> **Stored rows**:
▼▼▼
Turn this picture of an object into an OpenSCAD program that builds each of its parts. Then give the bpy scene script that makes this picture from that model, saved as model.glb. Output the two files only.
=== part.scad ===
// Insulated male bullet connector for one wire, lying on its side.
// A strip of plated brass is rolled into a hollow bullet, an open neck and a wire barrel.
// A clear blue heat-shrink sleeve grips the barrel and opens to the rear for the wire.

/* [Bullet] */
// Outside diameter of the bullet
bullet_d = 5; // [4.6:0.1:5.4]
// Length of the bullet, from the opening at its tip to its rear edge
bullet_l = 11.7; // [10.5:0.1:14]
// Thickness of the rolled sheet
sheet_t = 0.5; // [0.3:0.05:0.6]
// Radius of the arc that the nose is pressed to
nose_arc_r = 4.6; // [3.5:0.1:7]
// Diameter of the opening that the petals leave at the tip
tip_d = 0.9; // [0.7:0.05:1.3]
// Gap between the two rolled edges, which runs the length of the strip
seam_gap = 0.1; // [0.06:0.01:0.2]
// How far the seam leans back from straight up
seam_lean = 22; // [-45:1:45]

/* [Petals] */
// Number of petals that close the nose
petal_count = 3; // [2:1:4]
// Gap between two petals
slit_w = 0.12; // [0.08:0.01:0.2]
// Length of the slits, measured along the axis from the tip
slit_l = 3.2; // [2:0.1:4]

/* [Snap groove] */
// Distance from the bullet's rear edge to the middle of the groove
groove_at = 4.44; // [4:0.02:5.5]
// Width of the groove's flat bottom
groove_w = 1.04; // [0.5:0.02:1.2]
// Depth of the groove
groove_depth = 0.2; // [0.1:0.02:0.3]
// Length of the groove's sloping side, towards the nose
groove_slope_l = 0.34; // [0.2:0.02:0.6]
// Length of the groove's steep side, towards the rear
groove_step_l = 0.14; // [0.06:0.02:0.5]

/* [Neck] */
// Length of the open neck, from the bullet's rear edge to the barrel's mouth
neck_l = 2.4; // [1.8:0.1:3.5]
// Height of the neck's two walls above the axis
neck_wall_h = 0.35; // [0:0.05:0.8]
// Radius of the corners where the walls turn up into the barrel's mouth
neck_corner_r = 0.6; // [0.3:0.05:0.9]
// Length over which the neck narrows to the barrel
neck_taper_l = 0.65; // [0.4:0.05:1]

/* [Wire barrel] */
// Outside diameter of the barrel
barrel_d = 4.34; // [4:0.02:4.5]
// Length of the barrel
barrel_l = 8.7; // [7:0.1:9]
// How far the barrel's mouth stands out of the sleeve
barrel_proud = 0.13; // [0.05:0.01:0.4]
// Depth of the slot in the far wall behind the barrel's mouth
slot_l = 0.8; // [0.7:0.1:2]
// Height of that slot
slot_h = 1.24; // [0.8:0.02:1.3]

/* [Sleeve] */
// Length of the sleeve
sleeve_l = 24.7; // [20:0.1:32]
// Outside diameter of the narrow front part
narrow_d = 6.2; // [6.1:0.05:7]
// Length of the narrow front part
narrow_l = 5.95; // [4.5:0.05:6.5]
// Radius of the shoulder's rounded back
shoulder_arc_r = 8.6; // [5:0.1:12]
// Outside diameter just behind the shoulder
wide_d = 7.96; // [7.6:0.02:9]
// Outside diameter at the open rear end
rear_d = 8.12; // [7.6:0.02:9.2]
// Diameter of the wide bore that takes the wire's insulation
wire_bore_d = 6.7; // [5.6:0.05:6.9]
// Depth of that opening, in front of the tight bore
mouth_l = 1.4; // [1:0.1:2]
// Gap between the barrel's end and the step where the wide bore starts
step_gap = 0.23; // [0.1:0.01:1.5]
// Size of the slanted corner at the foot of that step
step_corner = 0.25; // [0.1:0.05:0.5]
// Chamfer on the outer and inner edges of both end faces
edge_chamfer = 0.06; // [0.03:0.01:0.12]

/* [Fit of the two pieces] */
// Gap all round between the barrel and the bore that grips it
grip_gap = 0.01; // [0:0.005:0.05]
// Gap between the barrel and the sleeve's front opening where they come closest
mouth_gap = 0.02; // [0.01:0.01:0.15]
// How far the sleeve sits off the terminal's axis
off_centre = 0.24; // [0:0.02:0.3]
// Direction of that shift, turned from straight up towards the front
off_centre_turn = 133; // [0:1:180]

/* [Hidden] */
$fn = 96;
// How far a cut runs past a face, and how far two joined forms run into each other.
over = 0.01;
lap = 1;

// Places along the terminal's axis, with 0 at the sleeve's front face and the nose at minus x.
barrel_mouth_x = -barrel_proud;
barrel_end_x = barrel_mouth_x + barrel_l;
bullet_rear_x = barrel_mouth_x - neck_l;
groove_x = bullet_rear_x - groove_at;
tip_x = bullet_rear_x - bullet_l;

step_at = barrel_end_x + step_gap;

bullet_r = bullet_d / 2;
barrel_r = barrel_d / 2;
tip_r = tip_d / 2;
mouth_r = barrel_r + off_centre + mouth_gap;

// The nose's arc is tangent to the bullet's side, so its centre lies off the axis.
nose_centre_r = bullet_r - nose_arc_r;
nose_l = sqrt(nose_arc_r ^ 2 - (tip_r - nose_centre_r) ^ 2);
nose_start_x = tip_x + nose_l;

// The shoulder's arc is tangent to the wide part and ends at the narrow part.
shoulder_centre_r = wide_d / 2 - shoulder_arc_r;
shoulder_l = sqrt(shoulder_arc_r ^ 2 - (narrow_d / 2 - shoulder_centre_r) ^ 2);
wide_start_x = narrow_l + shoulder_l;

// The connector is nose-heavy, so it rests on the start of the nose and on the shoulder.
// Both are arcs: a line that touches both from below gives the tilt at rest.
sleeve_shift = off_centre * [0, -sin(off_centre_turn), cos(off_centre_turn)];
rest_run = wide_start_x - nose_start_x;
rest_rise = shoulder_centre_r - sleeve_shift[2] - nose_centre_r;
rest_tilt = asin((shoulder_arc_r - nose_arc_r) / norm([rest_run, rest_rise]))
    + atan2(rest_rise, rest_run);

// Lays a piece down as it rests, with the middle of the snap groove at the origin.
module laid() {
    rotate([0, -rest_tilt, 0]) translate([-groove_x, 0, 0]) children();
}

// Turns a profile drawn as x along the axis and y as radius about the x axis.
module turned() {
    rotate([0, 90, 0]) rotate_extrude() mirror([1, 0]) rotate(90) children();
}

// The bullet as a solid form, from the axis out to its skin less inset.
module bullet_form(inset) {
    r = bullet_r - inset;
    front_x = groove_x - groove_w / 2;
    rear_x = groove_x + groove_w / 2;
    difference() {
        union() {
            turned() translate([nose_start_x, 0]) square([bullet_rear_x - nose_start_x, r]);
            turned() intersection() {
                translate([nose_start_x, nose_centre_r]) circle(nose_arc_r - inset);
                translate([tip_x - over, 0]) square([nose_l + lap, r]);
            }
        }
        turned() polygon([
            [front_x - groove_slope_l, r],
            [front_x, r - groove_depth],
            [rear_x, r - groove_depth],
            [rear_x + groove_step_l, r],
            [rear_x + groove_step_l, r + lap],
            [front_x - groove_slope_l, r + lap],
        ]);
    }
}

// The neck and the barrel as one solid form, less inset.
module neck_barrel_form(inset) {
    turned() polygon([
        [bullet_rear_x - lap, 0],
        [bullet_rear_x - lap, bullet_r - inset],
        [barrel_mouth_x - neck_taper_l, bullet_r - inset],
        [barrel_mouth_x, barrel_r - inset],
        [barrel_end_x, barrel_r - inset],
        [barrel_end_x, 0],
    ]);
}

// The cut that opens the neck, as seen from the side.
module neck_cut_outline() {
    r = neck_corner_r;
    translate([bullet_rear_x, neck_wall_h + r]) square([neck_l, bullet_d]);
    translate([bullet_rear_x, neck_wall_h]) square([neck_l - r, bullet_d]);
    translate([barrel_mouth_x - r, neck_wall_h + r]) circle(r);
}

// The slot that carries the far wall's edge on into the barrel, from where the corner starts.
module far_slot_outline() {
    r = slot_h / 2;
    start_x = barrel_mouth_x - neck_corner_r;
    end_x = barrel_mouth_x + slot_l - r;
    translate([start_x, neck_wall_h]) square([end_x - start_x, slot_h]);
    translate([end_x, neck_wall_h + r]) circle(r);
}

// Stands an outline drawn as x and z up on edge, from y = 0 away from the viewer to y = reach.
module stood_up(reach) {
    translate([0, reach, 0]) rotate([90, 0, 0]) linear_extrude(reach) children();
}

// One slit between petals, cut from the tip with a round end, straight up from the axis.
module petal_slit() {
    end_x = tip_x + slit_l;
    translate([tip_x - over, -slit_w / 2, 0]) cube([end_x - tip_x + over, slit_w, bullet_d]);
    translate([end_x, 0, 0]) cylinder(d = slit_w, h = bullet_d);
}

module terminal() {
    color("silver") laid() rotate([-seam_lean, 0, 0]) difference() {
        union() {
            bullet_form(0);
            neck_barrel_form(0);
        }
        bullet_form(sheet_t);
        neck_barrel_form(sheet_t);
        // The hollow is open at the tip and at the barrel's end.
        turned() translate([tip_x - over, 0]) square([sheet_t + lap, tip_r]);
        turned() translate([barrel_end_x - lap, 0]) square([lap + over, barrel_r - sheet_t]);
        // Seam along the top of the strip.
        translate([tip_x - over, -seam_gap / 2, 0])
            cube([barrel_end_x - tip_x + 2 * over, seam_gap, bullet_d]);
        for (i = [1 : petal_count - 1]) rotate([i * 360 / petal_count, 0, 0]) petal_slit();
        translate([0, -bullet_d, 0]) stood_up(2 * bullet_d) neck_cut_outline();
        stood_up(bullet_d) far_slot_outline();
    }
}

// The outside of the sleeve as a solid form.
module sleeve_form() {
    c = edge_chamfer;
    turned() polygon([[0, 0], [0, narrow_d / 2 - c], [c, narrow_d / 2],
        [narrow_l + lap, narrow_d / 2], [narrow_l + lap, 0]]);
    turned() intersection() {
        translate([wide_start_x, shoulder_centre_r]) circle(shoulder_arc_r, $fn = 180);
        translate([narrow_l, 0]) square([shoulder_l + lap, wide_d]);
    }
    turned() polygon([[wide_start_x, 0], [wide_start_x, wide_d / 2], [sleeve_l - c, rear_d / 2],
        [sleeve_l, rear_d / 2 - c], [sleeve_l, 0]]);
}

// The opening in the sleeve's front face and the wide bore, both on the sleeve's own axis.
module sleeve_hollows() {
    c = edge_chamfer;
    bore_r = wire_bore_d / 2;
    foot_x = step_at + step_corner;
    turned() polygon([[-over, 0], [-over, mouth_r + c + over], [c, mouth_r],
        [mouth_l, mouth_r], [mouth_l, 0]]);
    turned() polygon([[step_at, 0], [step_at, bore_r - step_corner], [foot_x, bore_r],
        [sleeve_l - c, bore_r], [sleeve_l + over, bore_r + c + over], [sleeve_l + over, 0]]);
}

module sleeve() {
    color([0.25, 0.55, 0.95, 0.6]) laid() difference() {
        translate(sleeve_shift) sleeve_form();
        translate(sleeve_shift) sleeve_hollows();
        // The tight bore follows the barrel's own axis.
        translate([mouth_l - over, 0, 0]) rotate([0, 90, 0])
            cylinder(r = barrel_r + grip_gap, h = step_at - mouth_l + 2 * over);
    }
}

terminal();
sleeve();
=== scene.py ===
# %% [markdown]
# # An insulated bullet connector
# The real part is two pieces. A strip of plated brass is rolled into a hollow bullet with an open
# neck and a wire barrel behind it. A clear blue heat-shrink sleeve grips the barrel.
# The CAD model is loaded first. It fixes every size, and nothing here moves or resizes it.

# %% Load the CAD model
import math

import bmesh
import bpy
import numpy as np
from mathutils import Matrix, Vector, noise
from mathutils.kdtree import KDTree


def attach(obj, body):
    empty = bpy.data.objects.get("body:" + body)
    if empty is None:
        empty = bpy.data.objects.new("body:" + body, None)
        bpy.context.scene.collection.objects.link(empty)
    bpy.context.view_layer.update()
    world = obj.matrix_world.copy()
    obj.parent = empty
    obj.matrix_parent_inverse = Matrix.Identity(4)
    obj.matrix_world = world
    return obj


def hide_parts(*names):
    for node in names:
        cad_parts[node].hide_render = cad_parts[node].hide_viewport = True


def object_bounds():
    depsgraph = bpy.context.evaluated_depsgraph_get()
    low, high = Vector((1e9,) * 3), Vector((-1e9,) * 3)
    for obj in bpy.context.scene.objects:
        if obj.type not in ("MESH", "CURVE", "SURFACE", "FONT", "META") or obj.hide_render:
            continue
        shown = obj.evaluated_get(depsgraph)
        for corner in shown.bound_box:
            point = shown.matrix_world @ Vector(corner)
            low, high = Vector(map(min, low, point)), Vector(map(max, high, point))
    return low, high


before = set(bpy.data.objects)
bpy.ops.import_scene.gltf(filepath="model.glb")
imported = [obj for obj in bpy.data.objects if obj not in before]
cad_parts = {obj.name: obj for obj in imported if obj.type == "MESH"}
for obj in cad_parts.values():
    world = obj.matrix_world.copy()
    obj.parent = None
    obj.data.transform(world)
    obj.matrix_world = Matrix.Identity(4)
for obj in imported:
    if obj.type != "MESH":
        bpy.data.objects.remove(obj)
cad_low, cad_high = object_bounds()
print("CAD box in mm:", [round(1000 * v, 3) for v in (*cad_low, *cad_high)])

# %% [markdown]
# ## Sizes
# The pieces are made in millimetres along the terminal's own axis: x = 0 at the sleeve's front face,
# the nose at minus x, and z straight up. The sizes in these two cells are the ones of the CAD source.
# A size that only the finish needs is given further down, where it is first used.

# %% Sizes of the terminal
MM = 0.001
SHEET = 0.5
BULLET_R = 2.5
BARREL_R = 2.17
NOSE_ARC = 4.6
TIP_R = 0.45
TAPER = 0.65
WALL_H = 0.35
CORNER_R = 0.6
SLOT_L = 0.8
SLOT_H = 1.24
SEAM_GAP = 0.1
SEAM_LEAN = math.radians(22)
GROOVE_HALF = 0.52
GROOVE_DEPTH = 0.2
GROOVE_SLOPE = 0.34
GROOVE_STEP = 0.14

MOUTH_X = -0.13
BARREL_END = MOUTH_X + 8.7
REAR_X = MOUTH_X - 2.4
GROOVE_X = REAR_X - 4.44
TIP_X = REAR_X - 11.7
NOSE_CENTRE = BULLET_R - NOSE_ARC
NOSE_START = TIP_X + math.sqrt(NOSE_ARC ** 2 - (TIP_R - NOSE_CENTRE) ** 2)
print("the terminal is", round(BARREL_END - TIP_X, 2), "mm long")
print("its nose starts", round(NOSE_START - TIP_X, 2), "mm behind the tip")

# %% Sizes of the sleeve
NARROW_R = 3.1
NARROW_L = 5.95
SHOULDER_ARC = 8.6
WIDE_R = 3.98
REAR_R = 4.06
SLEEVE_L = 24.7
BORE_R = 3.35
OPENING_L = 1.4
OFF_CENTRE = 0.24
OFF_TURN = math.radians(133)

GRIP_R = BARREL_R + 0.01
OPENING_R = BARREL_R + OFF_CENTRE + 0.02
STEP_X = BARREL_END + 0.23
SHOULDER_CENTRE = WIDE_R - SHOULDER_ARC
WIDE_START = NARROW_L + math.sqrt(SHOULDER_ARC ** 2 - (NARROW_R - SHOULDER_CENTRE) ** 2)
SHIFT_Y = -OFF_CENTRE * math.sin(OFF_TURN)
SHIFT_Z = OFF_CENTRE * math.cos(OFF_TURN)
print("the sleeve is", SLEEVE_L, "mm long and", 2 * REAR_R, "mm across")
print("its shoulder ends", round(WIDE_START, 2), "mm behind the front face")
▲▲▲
▼▼▼
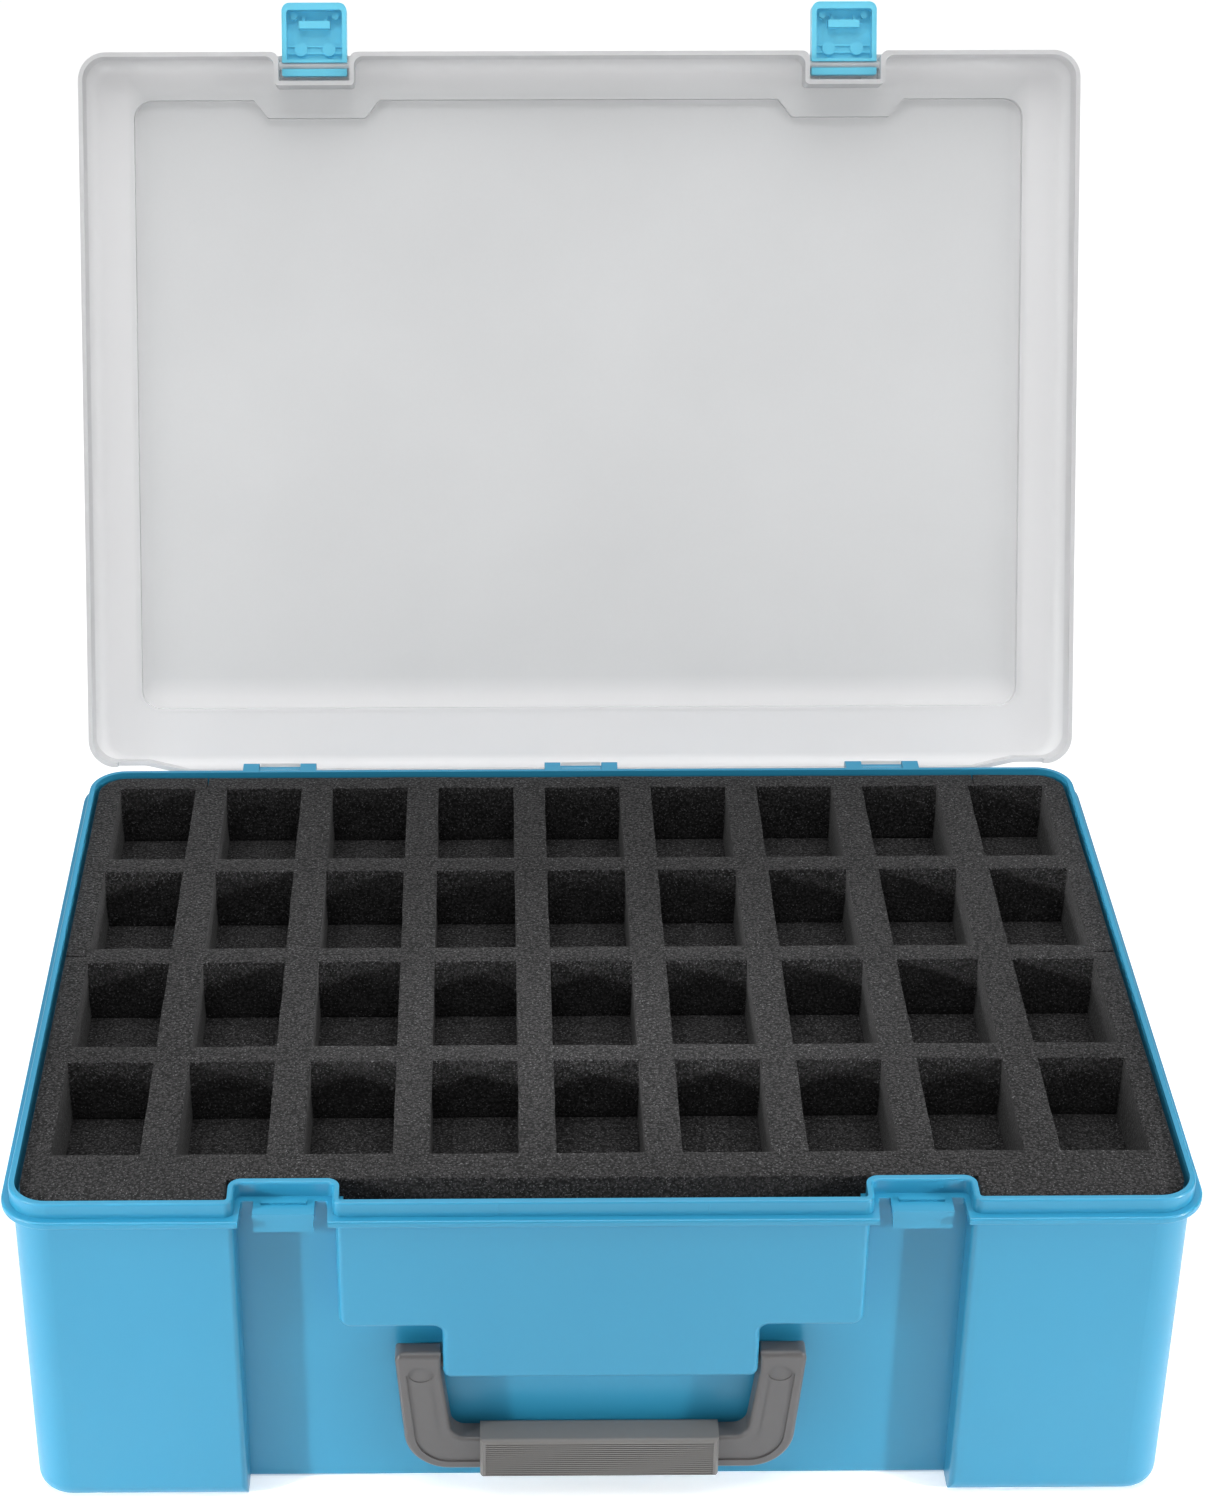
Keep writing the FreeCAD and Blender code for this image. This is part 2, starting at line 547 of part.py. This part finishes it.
▲▲▲
Find all lines with "this" in them and copy each one.

Turn this picture of an object into an OpenSCAD program that builds each of its parts. Then give the bpy scene script that makes this picture from that model, saved as model.glb. Output the two files only.
Keep writing the FreeCAD and Blender code for this image. This is part 2, starting at line 547 of part.py. This part finishes it.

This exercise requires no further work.